Istat: battuta d’arresto per la produzione industriale. Segno meno in tutta Europa
Il calo della produzione industriale rilevato a novembre (-1,6% rispetto a ottobre, -2,6% rispetto a novembre 2017) è stato anche più intenso delle aspettative che pure non erano rosee. Bisogna tornare a ottobre 2014 per trovare un calo maggiore. Sulla produzione avrà anche pesato l'”effetto ponte” dovuto al posizionamento della festività del primo novembre – l'Istat lo ipotizza – ma si tratterebbe comunque dell'amplificazione di un dato che resta decisamente negativo
L’Istat parla di “marcata riduzione”, ma nel sobrio linguaggio dell’Istituto di statistica è un’espressione forte, che nel lessico giornalistico si potrebbe tradurre non arbitrariamente con “crollo”. Certo è che il calo della produzione industriale rilevato a novembre (-1,6% rispetto a ottobre, -2,6% rispetto a novembre 2017) è stato anche più intenso delle aspettative che pure non erano rosee. Bisogna tornare a ottobre 2014 per trovare un calo maggiore. Sulla produzione avrà anche pesato l’”effetto ponte” dovuto al posizionamento della festività del primo novembre – l’Istat lo ipotizza – ma si tratterebbe comunque dell’amplificazione di un dato che resta decisamente negativo. Peraltro in tutta Europa (e non solo) si registra il segno meno.
Nella Nota mensile sull’andamento dell’economia italiana, diffusa contestualmente ai dati sulla produzione industriale, l’Istat crive che “nelle settimane recenti l’economia internazionale ha mostrato evidenti segni di decelerazione”.
Il processo incompiuto della Brexit e lo scontro sui dazi tra Usa e Cina sono i fattori principali alla base di questa tendenza. Ma ritrovarsi in compagnia non è un vantaggio per l’Italia, anzi. Basti pensare al fatto che finora la nostra piccola crescita è stata sostenuta soprattutto dalle esportazioni. E poi il nostro Paese si presenta davanti al rischio di un nuova recessione senza ancora aver recuperato pienamente i danni della precedente e con il macigno di un debito pubblico tra i più elevati al mondo, con un costo crescente per le finanze nazionali. Sempre l’Istat, alcuni giorni fa, ha certificato che la maggior spesa in interessi sul debito (circa 1,7 miliardi rispetto al terzo trimestre 2017) si è praticamente mangiata l’avanzo primario, cioè il risparmio che le pubbliche amministrazioni hanno realizzato nel medesimo periodo, come continuano a fare ormai da molti anni (a dispetto di quanto comunemente si pensi).

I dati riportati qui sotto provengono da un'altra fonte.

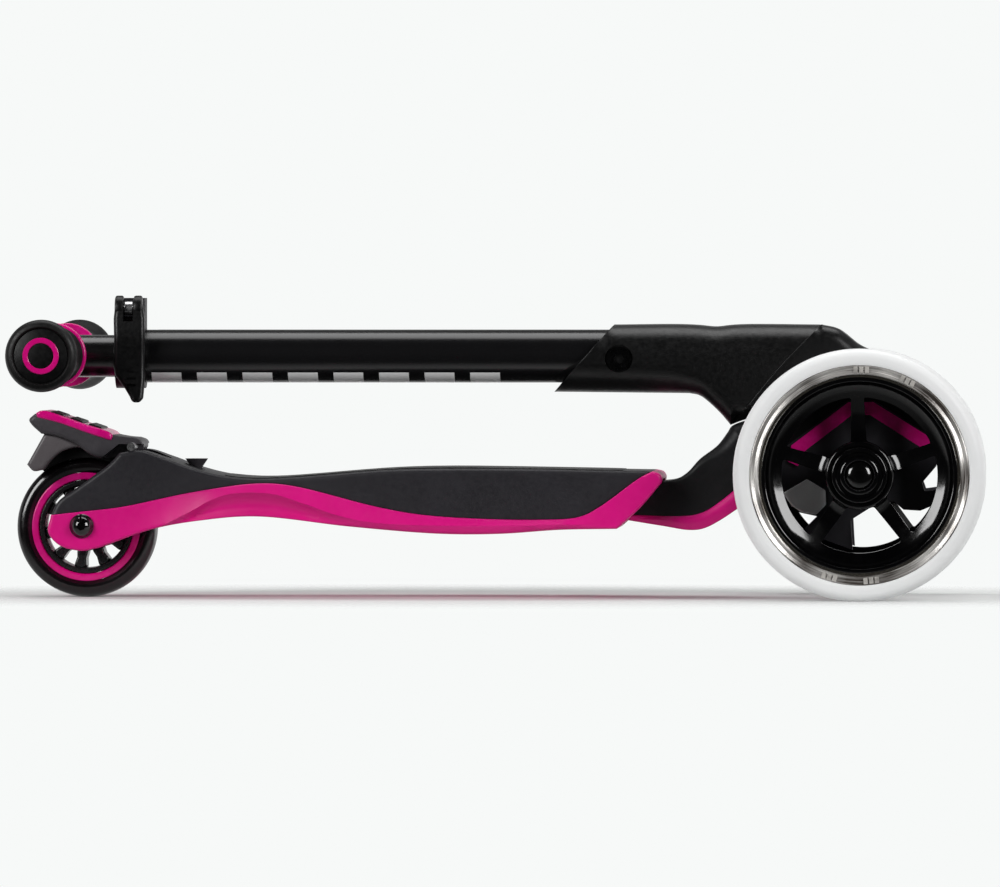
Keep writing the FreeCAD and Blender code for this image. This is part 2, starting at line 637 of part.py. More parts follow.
def tongue_room():
    """Everything the neck's tongue sweeps as the column opens, seen from the column."""
    d = math.sqrt(0.5)
    edge = (PIVOT[0] - 14.2 * d, PIVOT[1] + 14.2 * d)
    sector = [(edge[0] - 90, edge[1] - 90), edge, PIVOT, (PIVOT[0] + 40, PIVOT[1] + 14), (240, 80), (105, 50)]
    return plate(sector, -CHEEK_IN, CHEEK_IN).fuse(rod_y(15.4, -CHEEK_IN, CHEEK_IN, PIVOT))


def column_block():
    """Outer form of the column, with its upper edges rounded."""
    block = slab(column_outline(), -COLUMN_HALF, COLUMN_HALF)
    bar = box(0, 240, -COLUMN_HALF, COLUMN_HALF, 60, 165.2)
    edges = [e for e in bar.Edges if abs(e.Vertexes[0].X - e.Vertexes[-1].X) > 1 and e.Vertexes[0].Z > 100]
    block = block.common(bar.makeFillet(11, edges))
    bore = Part.makeCylinder(OUTER_TUBE_R + SEAT, OUTER_TUBE_X[1] + SEAT, V(0, 0, STEM_Z), X_AXIS)
    return cut_all(block, bore, tongue_room(), rod_y(AXLE_R + FIT, -40, 40, PIVOT))


def column_parts():
    """Left and right sleeves round the stem's foot, and the hinge head in front of the seam."""
    block = column_block()
    ahead = face_xz(COLUMN_SEAM, [COLUMN_SEAM[-1], (191.0, 180.0)], [(191.0, 180.0), (240.0, 180.0)],
                    [(240.0, 180.0), (240.0, 90.0)], [(240.0, 90.0), (128.0, 90.0)],
                    [(128.0, 90.0), COLUMN_SEAM[0]])
    front = slab(ahead, -60, 60)
    head = block.common(front)
    sleeve = cut_all(block.cut(front), column_bolt_room())
    left = sleeve.common(box(0, 260, 0, 60, 60, 200))
    right = sleeve.common(box(0, 260, -60, 0, 60, 200))
    return left, right, head


def column_bolt_room():
    shank = rod_y(3, -COLUMN_HALF + 1.5, COLUMN_HALF - 1.5, COLUMN_BOLT)
    head = rod_y(7.4, -COLUMN_HALF - 1, -COLUMN_HALF + 4.0, COLUMN_BOLT)
    nut = rod_y(6.4, COLUMN_HALF - 4.0, COLUMN_HALF + 1, COLUMN_BOLT)
    return shank.fuse(head).fuse(nut)


def column_bolt():
    """Cross bolt that clamps the sleeves on the stem, with a recessed head and a nut."""
    bolt = column_bolt_room().common(box(0, 200, -COLUMN_HALF + 0.6, COLUMN_HALF - 0.6, 60, 200))
    return bolt.cut(hexagon_y(3.2, COLUMN_BOLT, -COLUMN_HALF - 1, -COLUMN_HALF + 3.4))


def outer_tube():
    body = tube_x(OUTER_TUBE_R, OUTER_TUBE_R - OUTER_TUBE_WALL, OUTER_TUBE_X[0], OUTER_TUBE_X[1], STEM_Z)
    slit = box(OUTER_TUBE_X[0] - 1, OUTER_TUBE_X[0] + 24, -1.5, 1.5, STEM_Z, STEM_Z + 30)
    return cut_all(body, slit, column_bolt_room())


def tube_bushing():
    """Split plastic sleeve between the two stem tubes, inside the clamp."""
    outer = OUTER_TUBE_R - OUTER_TUBE_WALL - SEAT
    return tube_x(outer, INNER_TUBE_R + FIT, OUTER_TUBE_X[0] + 1, OUTER_TUBE_X[0] + 40, STEM_Z)


# ---- clamp ----
def clamp_collar():
    """Split collar round the top of the outer tube, with two ears above it."""
    ring = tube_x(19.4, OUTER_TUBE_R + SEAT, CLAMP_X[0], CLAMP_X[1], STEM_Z)
    ears = box(CLAMP_X[0], CLAMP_X[1], -9.6, 9.6, STEM_Z + 15.5, 180.6)
    ears = ears.cut(Part.makeCylinder(OUTER_TUBE_R + SEAT, 40, V(CLAMP_X[0] - 5, 0, STEM_Z), X_AXIS))
    split = box(CLAMP_X[0] - 1, CLAMP_X[1] + 1, -1.2, 1.2, STEM_Z + 10, 190)
    middle = (CLAMP_X[0] + CLAMP_X[1]) / 2
    hole = Part.makeCylinder(2.5 + SEAT, 60, V(middle, -30, CLAMP_PIVOT[1]), Y_AXIS)
    return cut_all(ring.fuse(ears), split, hole).removeSplitter()


def clamp_bolt():
    """Draw bolt through the ears: an eye and cross pin under the lever, and a nut at the far end."""
    middle = (CLAMP_X[0] + CLAMP_X[1]) / 2
    y, z = CLAMP_PIVOT
    shank = Part.makeCylinder(2.5, 32, V(middle, y, z), Y_AXIS)
    eye = Part.makeCylinder(4.6, 4.4, V(middle - 2.2, y, z), X_AXIS)
    pin = Part.makeCylinder(2.0, 14.0, V(middle - 7.0, y, z), X_AXIS)
    nut = Part.makeCylinder(5.5, 4.5, V(middle, 9.6, z), Y_AXIS)
    return shank.fuse(eye).fuse(pin).fuse(nut)


def clamp_lever():
    """Cam lever that follows the near side of the tube and flares out at its tip."""
    y, z = CLAMP_PIVOT
    x0 = CLAMP_X[0] + 0.8
    x1 = CLAMP_X[1] - 0.8
    inner = [(-21.2, 169.0), (-21.0, 158.0), (-20.4, 145.5), (-21.4, 133.0), (-24.4, 119.6)]
    outer = [(-30.4, 118.0), (-27.0, 132.0), (-26.4, 145.5), (-26.8, 158.0), (-24.4, 177.0)]

    def curve(points):
        line = Part.BSplineCurve()
        line.interpolate([V(x0, py, pz) for py, pz in points])
        return line.toShape()

    def line(a, b):
        return Part.LineSegment(V(x0, a[0], a[1]), V(x0, b[0], b[1])).toShape()

    arm = Part.Wire([curve(inner), line(inner[-1], outer[0]), curve(outer), line(outer[-1], inner[0])])
    body = Part.Face(arm).extrude(V(x1 - x0, 0, 0))
    cam = Part.makeCylinder(8.0, x1 - x0, V(x0, y, z), X_AXIS)
    middle = (x0 + x1) / 2
    slot = box(middle - 2.6, middle + 2.6, y - 20, y + 9, z - 7, z + 9)
    bore = Part.makeCylinder(2.0 + FIT, 14.4, V(middle - 7.2, y, z), X_AXIS)
    return cut_all(body.fuse(cam), slot, bore).removeSplitter()


# ---- handlebar ----
def t_bar():
    """Inner stem tube with the crossbar welded on its end."""
    stem = Part.makeCylinder(INNER_TUBE_R, INNER_TUBE_END - BAR_X, V(BAR_X, 0, STEM_Z), X_AXIS)
    bore = INNER_TUBE_R - INNER_TUBE_WALL
    hollow = Part.makeCylinder(bore, 400, V(BAR_X + BAR_R + 2, 0, STEM_Z), X_AXIS)
    bar = rod_y(BAR_R, -BAR_HALF + 8, BAR_HALF - 8, (BAR_X, BAR_Z))
    inside = rod_y(BAR_R - 1.8, -BAR_HALF, BAR_HALF, (BAR_X, BAR_Z))
    return stem.cut(hollow).fuse(bar).cut(inside).removeSplitter()


def grip():
    """Rubber grip with a mushroom-shaped outer end and a shallow round recess in it."""
    centre = (BAR_X, BAR_Z)
    r = BAR_R + SEAT
    e = BAR_HALF
    profile = [(r, 49), (17.6, 49), (17.6, 51), (16.0, 53), (16.0, e - 24), (17.5, e - 16), (20.6, e - 11),
               (21.5, e - 6), (20.6, e - 1.4), (18.2, e), (15.4, e), (14.8, e - 2.4), (r, e - 2.4)]
    body = turned(profile, centre)
    for k in range(8):
        y = 62 + 7 * k
        body = body.cut(ring_y(17, 15.3, y - 1, y + 1, centre))
    return body


def grip_collar():
    profile = [(BAR_R + SEAT, GRIP_START), (18.0, GRIP_START), (19.5, GRIP_START + 1.5),
               (19.5, GRIP_START + 3.0), (18.4, GRIP_START + 3.9), (BAR_R + SEAT, GRIP_START + 3.9)]
    return turned(profile, (BAR_X, BAR_Z))


def grip_cap():
    """Plug that closes the bar's end, flush with the bottom of the grip's recess."""
    e = BAR_HALF
    head = rod_y(BAR_R, e - 7.9, e - 1.6, (BAR_X, BAR_Z))
    return head.fuse(rod_y(BAR_R - 1.8 - SEAT, e - 20, e - 7, (BAR_X, BAR_Z)))


def main():
    os.makedirs("parts", exist_ok=True)

    mat = mat_volume()
    screws = deck_screws()
    save("deck_cover", deck_cover(mat, screws))
    save("deck_frame", deck_frame(screws))
    save("deck_grip_mat", mat)
    save("deck_screws", screws)
    save("rear_axle", rod_y(AXLE_R, -50, 50, REAR_AXLE))
    save("rear_axle_nuts", rear_axle_nuts())
    save("rear_axle_spacers", both_sides(ring_y(7, AXLE_R + SEAT, REAR_WHEEL_HALF - 1.6, FORK_IN, REAR_AXLE)))
    save("fender_hinge_pin", rod_y(2.5, -44, 44, FENDER_PIN))
    save("brake_spring", torsion_spring())

    save("rear_tyre", rear_tyre())
    save("rear_core_ring", ring_y(REAR_RING_R - SEAT, REAR_HUB_R + SEAT, -12.6, 12.6, REAR_AXLE))
    save("rear_hub", rear_hub())
    save("rear_bearings", both_sides(bearing(5, 5 + BEARING_T, REAR_AXLE)))

    bars = grip_bars()
    pad = pad_volume()
    shoe = brake_shoe()
    save("fender_body", cut_all(fender_body(), pad, shoe))
    save("fender_pad", cut_all(pad, *bars))
    save("fender_grips", Part.makeCompound(bars))
    save("brake_shoe", shoe)
    save("latch_knob", latch_knob())
    save("latch_pin", latch_pin())

    core = neck_core()
    cover, frame = neck_shells(core)
    save("neck_core", core)
    save("neck_cover", cover)
    save("neck_frame", frame)
    save("extension_rail", rail())
    save("fold_hinge_bolt", fold_bolt())
    save("kingpin", kingpin())
    save("steering_bushings", steering_bushings())
    save("fold_button", fold_button())
    save("lock_plunger", lock_plunger())

    save("truck_housing", truck_housing())
    save("truck_trim", truck_trim())
    save("front_axle", front_axle())
    save("front_axle_screws", front_axle_screws())
    save("dynamo_magnets", dynamo_magnets())

    wheel = {
        "front_tyre": front_tyre(),
        "light_ring": light_ring(),
        "trim_ring": trim_ring(),
        "front_rim": front_rim(),
        "led_modules": Part.makeCompound(led_boxes(0)),
        "hub_cap": hub_cap(),
        "front_bearings": front_bearings(),
    }
    for name, shape in wheel.items():
        save(name + "_left", shape)
        save(name + "_right", mirrored(shape))

    left, right, head = column_parts()
    save("column_shell_left", left)
    save("column_shell_right", right)
    save("column_head", head)
    save("column_bolt", column_bolt())
    save("outer_tube", outer_tube())
    save("tube_bushing", tube_bushing())
    save("clamp_collar", clamp_collar())
    save("clamp_bolt", clamp_bolt())
    save("clamp_lever", clamp_lever())

    save("t_bar", t_bar())
    save("grips", both_sides(grip()))
    save("grip_collars", both_sides(grip_collar()))
    save("grip_caps", both_sides(grip_cap()))


main()
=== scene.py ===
import json
import math

import bmesh
import bpy
import numpy as np
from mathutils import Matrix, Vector
from mathutils.geometry import delaunay_2d_cdt


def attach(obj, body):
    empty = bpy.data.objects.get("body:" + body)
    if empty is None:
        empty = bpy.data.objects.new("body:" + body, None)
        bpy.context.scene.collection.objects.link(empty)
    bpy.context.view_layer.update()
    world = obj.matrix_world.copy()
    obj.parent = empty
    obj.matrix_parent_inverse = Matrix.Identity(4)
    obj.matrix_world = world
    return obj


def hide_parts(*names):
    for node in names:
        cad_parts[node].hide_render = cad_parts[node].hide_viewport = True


# Visual model of a folding three-wheel kick scooter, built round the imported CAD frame.
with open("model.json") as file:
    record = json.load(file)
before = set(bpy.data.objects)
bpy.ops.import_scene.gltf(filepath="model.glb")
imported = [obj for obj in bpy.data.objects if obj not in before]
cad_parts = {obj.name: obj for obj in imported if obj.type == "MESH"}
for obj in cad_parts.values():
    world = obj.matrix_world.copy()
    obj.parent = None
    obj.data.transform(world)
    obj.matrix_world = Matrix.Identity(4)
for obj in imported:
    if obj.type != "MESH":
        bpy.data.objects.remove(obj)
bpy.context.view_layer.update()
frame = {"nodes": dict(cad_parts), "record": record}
scene = bpy.context.scene
scene.view_settings.view_transform = "Standard"

# Places are in millimetres, as (x, z) or (x, y, z), from the CAD's drawing datum.
SHIFT = 3.0  # the datum is 3 mm behind the frame's origin
REAR_AXLE = (-253.0, 42.5)
FRONT_AXLE = (214.5, 75.0)
FRONT_WHEEL_Y = 85.0  # middle of each front wheel, either side of y = 0
FENDER_PIN = (-223.4, 91.1)
PIVOT = (195.0, 130.0)
STEM_Z = 145.5
TUBE_ENDS = (-234.0, 112.0)
COLUMN_BOLT = (68.9, 144.0)
HANDLEBAR = (-269.4, 146.0)
GRIP_END = 140.0
KINGPIN_FOOT = (201.8, 0, 87.7)
KINGPIN_DIR = (math.sqrt(0.5), 0, math.sqrt(0.5))

LENS_MM = 388
CAMERA_PLACE = (0.2944, -6.5, 0.1696)
CAMERA_AIM = (-0.0005, 0, 0.0927)
BACKDROP = (0.930, 0.947, 0.939, 1)
FLOOR_HALF_WIDTH = 0.9
FLOOR_HALF_DEPTH = 0.6


def at(x, y, z):
    """Point given in millimetres from the CAD's drawing datum, as a Vector in metres in the frame."""
    return Vector(((x + SHIFT) / 1000, y / 1000, z / 1000))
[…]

Il dato sulla produzione industriale in novembre si comprende con ancora più evidenza se si valuta l’andamento di tutto il 2018: tra gennaio e marzo eravamo a +3,4%, tra aprile e giugno eravamo già scesi a +1,9%, per finire in rosso (-0,1%) tra luglio e ottobre. Guardando ai diversi settori della produzione, tra i risultati di novembre si salvano soltanto l’agro-alimentare e il farmaceutico, mentre il comparto automobilistico precipita del 19,4% rispetto all’anno precedente.
Anche gli altri dati offerti dall’Istat in questo inizio d’anno concorrono a definire un quadro molto problematico. Nonostante un’inflazione molto bassa, sintomo della mancata ripresa dei consumi, il potere d’acquisto delle famiglie è sceso dello 0,2% nel terzo trimestre del 2018. I disoccupati, dopo due mesi di crescita, sono lievemente diminuiti (-25 mila unità), ma il loro numero risulta totalmente compensato dall’aumento degli inattivi (+26 mila unità), di coloro cioè che non hanno un lavoro ma neanche lo cercano. “Il processo di riduzione della disoccupazione appare ancora lento”, sottolinea l’Istat nella Nota mensile. Il commercio al dettaglio ha avuto un sussulto, trainato dalle promozioni del Black Friday che hanno fatto decollare gli apparecchi elettronici (+11,7%) e dall’inarrestabile incremento del commercio online (+22,4%). Ma è davvero poca cosa rispetto al quadro generale. E le prospettive dell’economia appaiono condizionate anche da una dinamica psicologica negativa.
“A dicembre – si legge nella Nota mensile dell’Istat – l’indice del clima di fiducia dei consumatori ha segnato un ulteriore calo diffuso a tutte le componenti: le aspettative per il futuro hanno registrato la diminuzione più sostenuta e le attese sulla disoccupazione sono aumentate. Nello stesso mese, anche la fiducia delle imprese è peggiorata in tutti i settori economici a esclusione del commercio al dettaglio. L’indicatore anticipatore ha segnato una nuova flessione, suggerendo il proseguimento dell’attuale fase di debolezza del ciclo economico italiano”.